Second, RMC claims that the instruction created an improper presumption, which allowed the jury to find that because Sengoku was the foreign manufacturer of the heaters, it was the owner of the mark, regardless of the evidence to the contrary. RMC correctly points out that the determinative issue on ownership is usually priority of use. See Wrist-Rocket II, 516 F.2d at 850 (When the issue “is who, as between the manufacturer and distributor, has ownership of a trademark created after formation of the business relationship ․ the dispositive question [is] which party has priority of appropriation and use of the trademark.”).
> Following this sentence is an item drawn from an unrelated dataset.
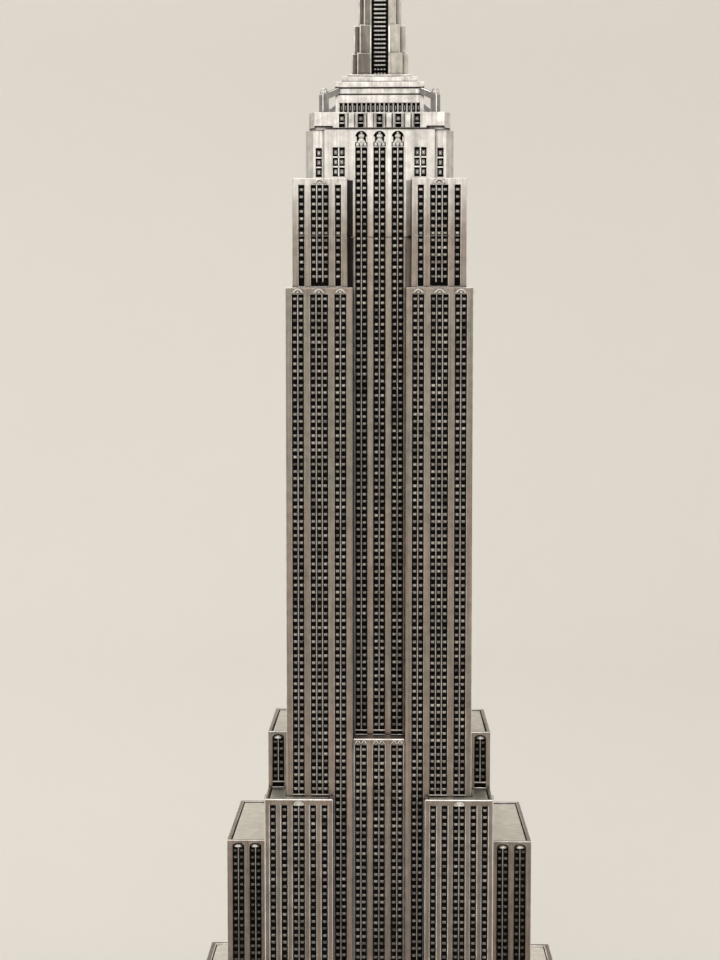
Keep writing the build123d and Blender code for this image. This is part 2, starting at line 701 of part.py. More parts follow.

But in cases where neither side can establish priority of use, then the presumption in favor of the manufacturer applies.
These instructions, taken as a whole, indicate that this presumption may apply here, but also that there are several other factors to consider as well-such as the origin of the trademark, whether the defendant had federally registered the mark, which party consumers believed to be the source of the goods identified, and which party controlled the quality and design of the goods. As a result, we find that these instructions, taken as a whole, adequately cover the issues, correctly state the law, and are not misleading. See Fikes v. Cleghorn, 47 F.3d 1011, 1013 (9th Cir.1995). We therefore hold that the district court did not abuse its discretion when it formulated the jury instructions regarding trademark ownership.
For the foregoing reasons, we hold that the jury's verdict for Sengoku on trademark infringement is supported by substantial evidence, and is therefore AFFIRMED.